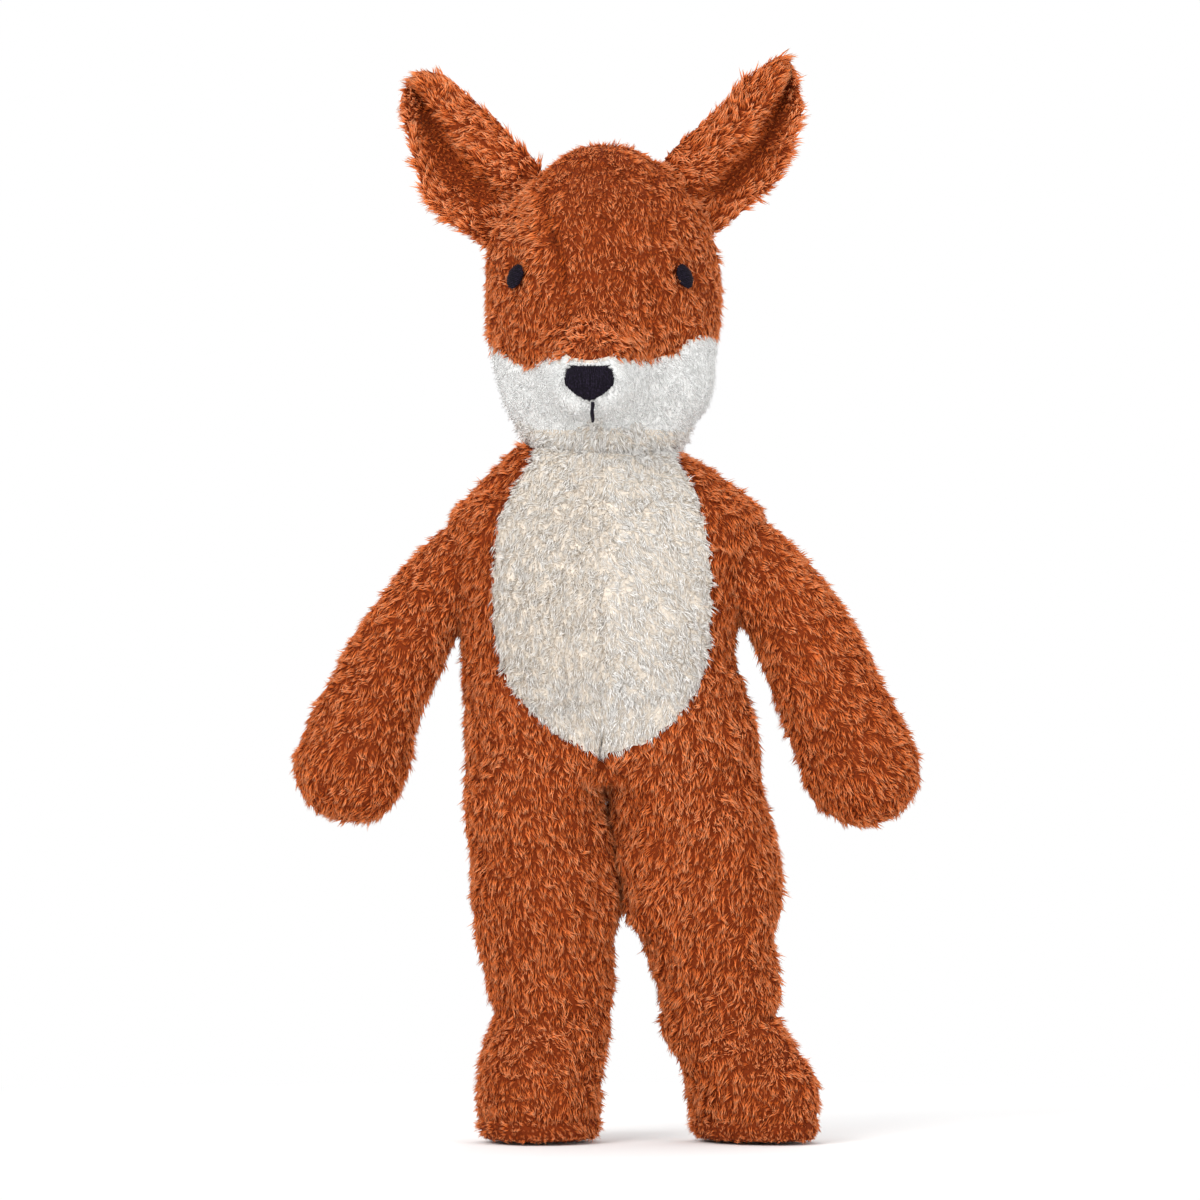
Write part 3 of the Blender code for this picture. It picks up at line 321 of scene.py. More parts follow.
RUST_PILE = Pile(
    name="rust_polyester_pile",
    dark=("#702006", "#b65017", "#c8632a"),
    light=("#b84f1a", "#df7a3f", "#ecab80"),
    length=2.9 * MM,
    width=0.4 * MM,
    spacing=1.19 * MM,
)
EAR_PILE = replace(
    RUST_PILE,
    name="rust_short_pile",
    length=2.8 * MM,
    width=0.39 * MM,
    spacing=1.08 * MM,
    lean=1.4,
    tousle=0.65,
    curl=1.0 * MM,
)
WHITE_PILE = Pile(
    name="white_brushed_pile",
    dark=("#dfdfdd", "#e2e2e0", "#e5e5e3"),
    light=("#e4e4e2", "#e7e7e6", "#eaeae9"),
    length=1.5 * MM,
    width=0.46 * MM,
    spacing=0.86 * MM,
    lean=1.9,
    tousle=0.35,
    curl=0.3 * MM,
    clump=5 * MM,
    gather=0.1,
    patches=0.2,
    flat=0.35,
    spin=0.3,
    straight_strands=4,
    curly_strands=0,
)
CREAM_PILE = Pile(
    name="cream_curly_pile",
    dark=("#bfac96", "#d3ccc3", "#dfdad4"),
    light=("#dcd7cf", "#e9e6e2", "#edebe8"),
    length=2.5 * MM,
    width=0.36 * MM,
    spacing=0.92 * MM,
    tousle=1.0,
    curl=0.8 * MM,
    clump=2.2 * MM,
    gather=0.3,
    flat=0.6,
    spin=0.8,
)


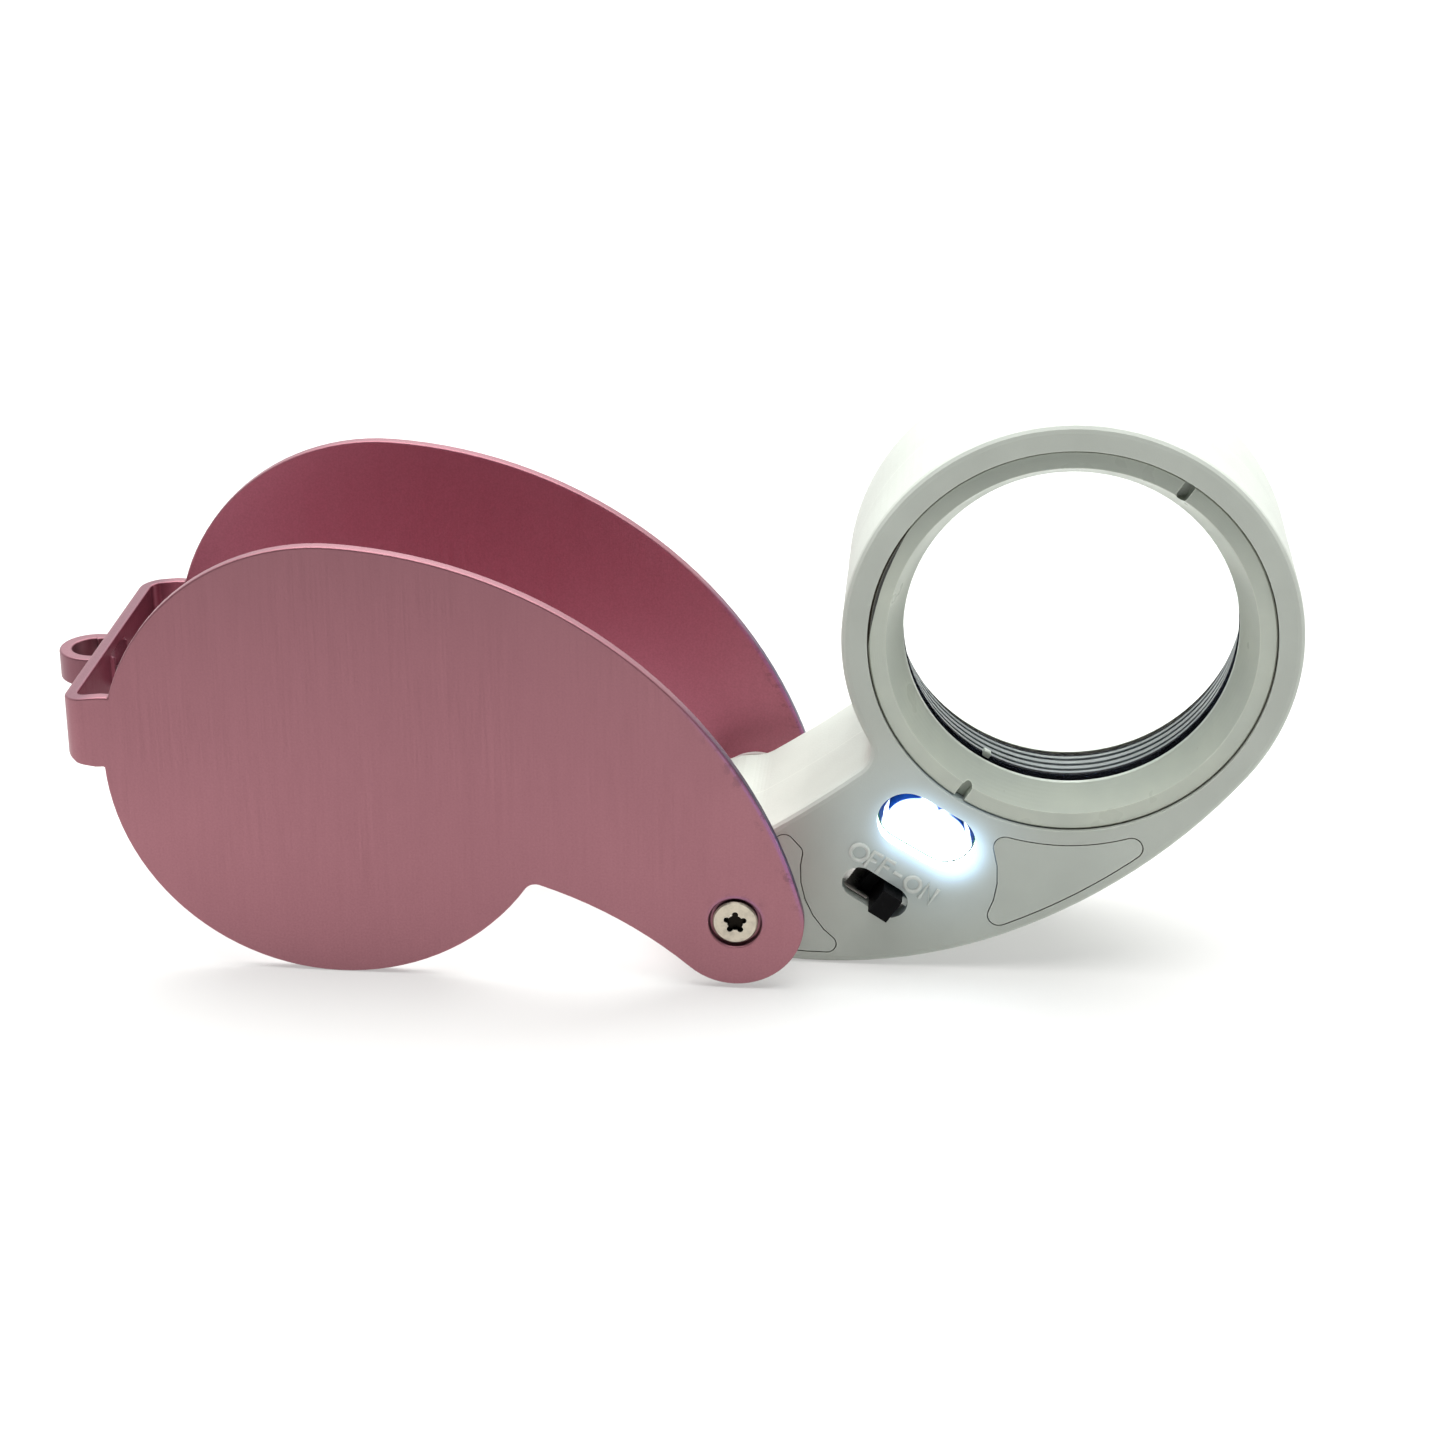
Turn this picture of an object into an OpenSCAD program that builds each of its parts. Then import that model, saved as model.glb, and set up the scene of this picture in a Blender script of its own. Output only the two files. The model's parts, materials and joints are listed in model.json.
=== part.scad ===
// Folding viewing loupe: a lens ring with two lamps that swings out of a bent sheet-metal case.
// Millimetres, +Z up, standing open on its edge. X runs along the case, Y through its thickness,
// and the origin is the bottom centre of the whole object.

/* [Case] */
// Radius of the case's round end, which covers the lens ring
case_r = 17.6; // [17.5:0.1:18]
// Radius of the case's small end, around the pivot
case_lobe_r = 5.3; // [5.2:0.1:5.6]
// Radius of the long back edge that joins the two ends
spine_r = 38; // [37:0.5:39]
// Radius of the hollow lower edge beside the pivot
notch_r = 33.5; // [33:0.5:34]
// Distance from the round end's centre to the hollow edge's centre
notch_reach = 41.7; // [41.5:0.1:42]
// Rounding where the hollow edge meets the round end
notch_fillet = 1; // [0.6:0.1:1.4]
// Thickness over both case plates
case_w = 25.6; // [25.2:0.2:27]
// Thickness of the case's sheet metal
sheet = 1; // [0.9:0.05:1.1]
// Slope of the case below level, from its round end to the pivot
case_slope = 21.25; // [21:0.05:21.5]

/* [Strap and eyelet] */
// Distance from the round end's centre to the strap's outer face
strap_x = 20.65; // [20.5:0.05:21]
// Height of the strap's lower edge
strap_z0 = 17.3; // [17:0.1:17.6]
// Height of the strap's upper edge
strap_z1 = 22.1; // [21.8:0.1:22.4]
// Outer radius of the strap's bends
bend_r = 1.7; // [1.5:0.1:2]
// How far the cord eyelet stands out of the strap
eyelet_out = 3.55; // [3.4:0.05:3.8]
// Outer radius of the eyelet's arch
eyelet_r = 2.8; // [2.6:0.05:3]
// Height of the eyelet's lower edge
eyelet_z = 18.95; // [18.8:0.05:19.2]
// Width of the eyelet's strip
eyelet_w = 2.35; // [2.2:0.05:2.5]

/* [Pivot] */
// Distance from the pivot to the centre of the lens ring
arm = 33; // [32.9:0.05:33.1]
// Angle of the lens arm above level
arm_rise = 41.63; // [41.5:0.01:41.8]
// Radius of the pivot sleeve
sleeve_r = 2; // [1.9:0.05:2.1]
// Running clearance around the sleeve
run = 0.05; // [0.03:0.01:0.08]
// Radius of the pivot screw's head
screw_head_r = 1.75; // [1.7:0.05:1.85]
// Radius of the pivot screw's thread
screw_r = 0.98; // [0.95:0.01:0.99]

/* [Lens arm] */
// Thickness of the lens arm
arm_w = 16.1; // [16:0.1:16.4]
// Outer radius of the lens ring
ring_r = 17.25; // [17.2:0.05:17.35]
// Radius of the arm's end around the pivot
arm_lobe_r = 5; // [4.95:0.01:5.05]
// Radius of the arm's heel, the edge that stands on the table
heel_r = 35.5; // [35.4:0.1:35.6]
// Radius of the flank between the heel and the ring
flank_r = 45; // [44.8:0.1:45.2]
// Direction from the ring's centre to the flank's centre
flank_dir = 101.6; // [101:0.1:102]
// Direction in which the flank passes into the heel
heel_dir = -107.4; // [-108:0.1:-107]
// Radius of the neck's hollow upper edge
neck_r = 88; // [80:1:96]
// Rounding between the neck and the ring
neck_fillet = 2; // [1.6:0.1:2.4]
// Rounding of the arm's outer edges
rim = 0.6; // [0.3:0.1:0.7]
// Wall thickness of the arm's two shells
wall = 1.4; // [1.2:0.1:1.5]

/* [Lenses] */
// Radius of the ring's bore
bore_r = 15.3; // [15.2:0.05:15.4]
// Radius of the clear opening
aperture_r = 12.65; // [12.4:0.05:12.8]
// Radius of each lens
lens_r = 13.4; // [13.3:0.05:13.5]
// Height of each lens's dome
lens_dome = 1.8; // [1.6:0.1:2.9]
// Thickness of each lens's edge
lens_edge = 1.4; // [1.2:0.1:1.4]

/* [Lamps and switch] */
// Centre of the lamp window, along and across the arm
lamp_at = [14.8, -4.95];
// Distance between the two lamps
lamp_pitch = 3.5; // [3.45:0.05:3.6]
// Width of the lamp window
lamp_slot_w = 4.6; // [4.4:0.1:4.7]
// Direction of the lamp window's long axis
lamp_dir = -71.9; // [-74:0.1:-70]
// Centre of the switch slot, along and across the arm
switch_at = [8.35, -6.45];
// Direction of the switch slot's long axis, towards ON
switch_dir = -74.3; // [-76:0.1:-72]
// Travel of the switch
travel = 2; // [1.8:0.1:2.1]
// Width of the switch slot
switch_slot_w = 2.7; // [2.6:0.1:2.8]

/* [Cells] */
// Radius of a button cell
cell_r = 4.75; // [4.6:0.05:4.8]
// Thickness of a button cell
cell_h = 2.7; // [2.5:0.1:2.7]
// Centre of the cell stack, along and across the arm
cell_at = [8.5, -6.2];

/* [Hidden] */

$fn = 96;
eps = 0.01;
far = 60;

function polar(c, r, a) = c + r * [cos(a), sin(a)];
function bearing(a, b) = atan2(b[1] - a[1], b[0] - a[0]);
// The crossing of circle (a, ra) and circle (b, rb); side 1 lies left of the line from a to b
function crossing(a, ra, b, rb, side) =
    let (d = norm(b - a), x = (d * d + ra * ra - rb * rb) / (2 * d), h = sqrt(ra * ra - x * x))
    a + x * (b - a) / d + side * h * [a[1] - b[1], b[0] - a[0]] / d;

// Case, in a frame centred under its round end
case_c = [0, case_r];
pivot = polar(case_c, arm, -case_slope);
spine_c = crossing(case_c, spine_r - case_r, pivot, spine_r - case_lobe_r, -1);
notch_c = crossing(case_c, notch_reach, pivot, notch_r + case_lobe_r, -1);
fillet_c = crossing(case_c, case_r + notch_fillet, notch_c, notch_r - notch_fillet, 1);
plate_in = case_w / 2 - sheet;      // inner face of a case plate
counterbore_r = screw_head_r + 0.3;
counterbore_d = 0.6;
screw_sink = 0.05;                  // the head's depth below the plate's face
shank_l = 5.2;
washer_t = 0.4;
washer_r = 3.4;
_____
Give the entries again without a single change, but with no pictures.

Write part 3 of the Blender code for this picture. It picks up at line 321 of scene.py. More parts follow.
RUST_PILE = Pile(
    name="rust_polyester_pile",
    dark=("#702006", "#b65017", "#c8632a"),
    light=("#b84f1a", "#df7a3f", "#ecab80"),
    length=2.9 * MM,
    width=0.4 * MM,
    spacing=1.19 * MM,
)
EAR_PILE = replace(
    RUST_PILE,
    name="rust_short_pile",
    length=2.8 * MM,
    width=0.39 * MM,
    spacing=1.08 * MM,
    lean=1.4,
    tousle=0.65,
    curl=1.0 * MM,
)
WHITE_PILE = Pile(
    name="white_brushed_pile",
    dark=("#dfdfdd", "#e2e2e0", "#e5e5e3"),
    light=("#e4e4e2", "#e7e7e6", "#eaeae9"),
    length=1.5 * MM,
    width=0.46 * MM,
    spacing=0.86 * MM,
    lean=1.9,
    tousle=0.35,
    curl=0.3 * MM,
    clump=5 * MM,
    gather=0.1,
    patches=0.2,
    flat=0.35,
    spin=0.3,
    straight_strands=4,
    curly_strands=0,
)
CREAM_PILE = Pile(
    name="cream_curly_pile",
    dark=("#bfac96", "#d3ccc3", "#dfdad4"),
    light=("#dcd7cf", "#e9e6e2", "#edebe8"),
    length=2.5 * MM,
    width=0.36 * MM,
    spacing=0.92 * MM,
    tousle=1.0,
    curl=0.8 * MM,
    clump=2.2 * MM,
    gather=0.3,
    flat=0.6,
    spin=0.8,
)


Turn this picture of an object into an OpenSCAD program that builds each of its parts. Then import that model, saved as model.glb, and set up the scene of this picture in a Blender script of its own. Output only the two files. The model's parts, materials and joints are listed in model.json.
=== part.scad ===
// Folding viewing loupe: a lens ring with two lamps that swings out of a bent sheet-metal case.
// Millimetres, +Z up, standing open on its edge. X runs along the case, Y through its thickness,
// and the origin is the bottom centre of the whole object.

/* [Case] */
// Radius of the case's round end, which covers the lens ring
case_r = 17.6; // [17.5:0.1:18]
// Radius of the case's small end, around the pivot
case_lobe_r = 5.3; // [5.2:0.1:5.6]
// Radius of the long back edge that joins the two ends
spine_r = 38; // [37:0.5:39]
// Radius of the hollow lower edge beside the pivot
notch_r = 33.5; // [33:0.5:34]
// Distance from the round end's centre to the hollow edge's centre
notch_reach = 41.7; // [41.5:0.1:42]
// Rounding where the hollow edge meets the round end
notch_fillet = 1; // [0.6:0.1:1.4]
// Thickness over both case plates
case_w = 25.6; // [25.2:0.2:27]
// Thickness of the case's sheet metal
sheet = 1; // [0.9:0.05:1.1]
// Slope of the case below level, from its round end to the pivot
case_slope = 21.25; // [21:0.05:21.5]

/* [Strap and eyelet] */
// Distance from the round end's centre to the strap's outer face
strap_x = 20.65; // [20.5:0.05:21]
// Height of the strap's lower edge
strap_z0 = 17.3; // [17:0.1:17.6]
// Height of the strap's upper edge
strap_z1 = 22.1; // [21.8:0.1:22.4]
// Outer radius of the strap's bends
bend_r = 1.7; // [1.5:0.1:2]
// How far the cord eyelet stands out of the strap
eyelet_out = 3.55; // [3.4:0.05:3.8]
// Outer radius of the eyelet's arch
eyelet_r = 2.8; // [2.6:0.05:3]
// Height of the eyelet's lower edge
eyelet_z = 18.95; // [18.8:0.05:19.2]
// Width of the eyelet's strip
eyelet_w = 2.35; // [2.2:0.05:2.5]

/* [Pivot] */
// Distance from the pivot to the centre of the lens ring
arm = 33; // [32.9:0.05:33.1]
// Angle of the lens arm above level
arm_rise = 41.63; // [41.5:0.01:41.8]
// Radius of the pivot sleeve
sleeve_r = 2; // [1.9:0.05:2.1]
// Running clearance around the sleeve
run = 0.05; // [0.03:0.01:0.08]
// Radius of the pivot screw's head
screw_head_r = 1.75; // [1.7:0.05:1.85]
// Radius of the pivot screw's thread
screw_r = 0.98; // [0.95:0.01:0.99]

/* [Lens arm] */
// Thickness of the lens arm
arm_w = 16.1; // [16:0.1:16.4]
// Outer radius of the lens ring
ring_r = 17.25; // [17.2:0.05:17.35]
// Radius of the arm's end around the pivot
arm_lobe_r = 5; // [4.95:0.01:5.05]
// Radius of the arm's heel, the edge that stands on the table
heel_r = 35.5; // [35.4:0.1:35.6]
// Radius of the flank between the heel and the ring
flank_r = 45; // [44.8:0.1:45.2]
// Direction from the ring's centre to the flank's centre
flank_dir = 101.6; // [101:0.1:102]
// Direction in which the flank passes into the heel
heel_dir = -107.4; // [-108:0.1:-107]
// Radius of the neck's hollow upper edge
neck_r = 88; // [80:1:96]
// Rounding between the neck and the ring
neck_fillet = 2; // [1.6:0.1:2.4]
// Rounding of the arm's outer edges
rim = 0.6; // [0.3:0.1:0.7]
// Wall thickness of the arm's two shells
wall = 1.4; // [1.2:0.1:1.5]

/* [Lenses] */
// Radius of the ring's bore
bore_r = 15.3; // [15.2:0.05:15.4]
// Radius of the clear opening
aperture_r = 12.65; // [12.4:0.05:12.8]
// Radius of each lens
lens_r = 13.4; // [13.3:0.05:13.5]
// Height of each lens's dome
lens_dome = 1.8; // [1.6:0.1:2.9]
// Thickness of each lens's edge
lens_edge = 1.4; // [1.2:0.1:1.4]

/* [Lamps and switch] */
// Centre of the lamp window, along and across the arm
lamp_at = [14.8, -4.95];
// Distance between the two lamps
lamp_pitch = 3.5; // [3.45:0.05:3.6]
// Width of the lamp window
lamp_slot_w = 4.6; // [4.4:0.1:4.7]
// Direction of the lamp window's long axis
lamp_dir = -71.9; // [-74:0.1:-70]
// Centre of the switch slot, along and across the arm
switch_at = [8.35, -6.45];
// Direction of the switch slot's long axis, towards ON
switch_dir = -74.3; // [-76:0.1:-72]
// Travel of the switch
travel = 2; // [1.8:0.1:2.1]
// Width of the switch slot
switch_slot_w = 2.7; // [2.6:0.1:2.8]

/* [Cells] */
// Radius of a button cell
cell_r = 4.75; // [4.6:0.05:4.8]
// Thickness of a button cell
cell_h = 2.7; // [2.5:0.1:2.7]
// Centre of the cell stack, along and across the arm
cell_at = [8.5, -6.2];

/* [Hidden] */

$fn = 96;
eps = 0.01;
far = 60;

function polar(c, r, a) = c + r * [cos(a), sin(a)];
function bearing(a, b) = atan2(b[1] - a[1], b[0] - a[0]);
// The crossing of circle (a, ra) and circle (b, rb); side 1 lies left of the line from a to b
function crossing(a, ra, b, rb, side) =
    let (d = norm(b - a), x = (d * d + ra * ra - rb * rb) / (2 * d), h = sqrt(ra * ra - x * x))
    a + x * (b - a) / d + side * h * [a[1] - b[1], b[0] - a[0]] / d;

// Case, in a frame centred under its round end
case_c = [0, case_r];
pivot = polar(case_c, arm, -case_slope);
spine_c = crossing(case_c, spine_r - case_r, pivot, spine_r - case_lobe_r, -1);
notch_c = crossing(case_c, notch_reach, pivot, notch_r + case_lobe_r, -1);
fillet_c = crossing(case_c, case_r + notch_fillet, notch_c, notch_r - notch_fillet, 1);
plate_in = case_w / 2 - sheet;      // inner face of a case plate
counterbore_r = screw_head_r + 0.3;
counterbore_d = 0.6;
screw_sink = 0.05;                  // the head's depth below the plate's face
shank_l = 5.2;
washer_t = 0.4;
washer_r = 3.4;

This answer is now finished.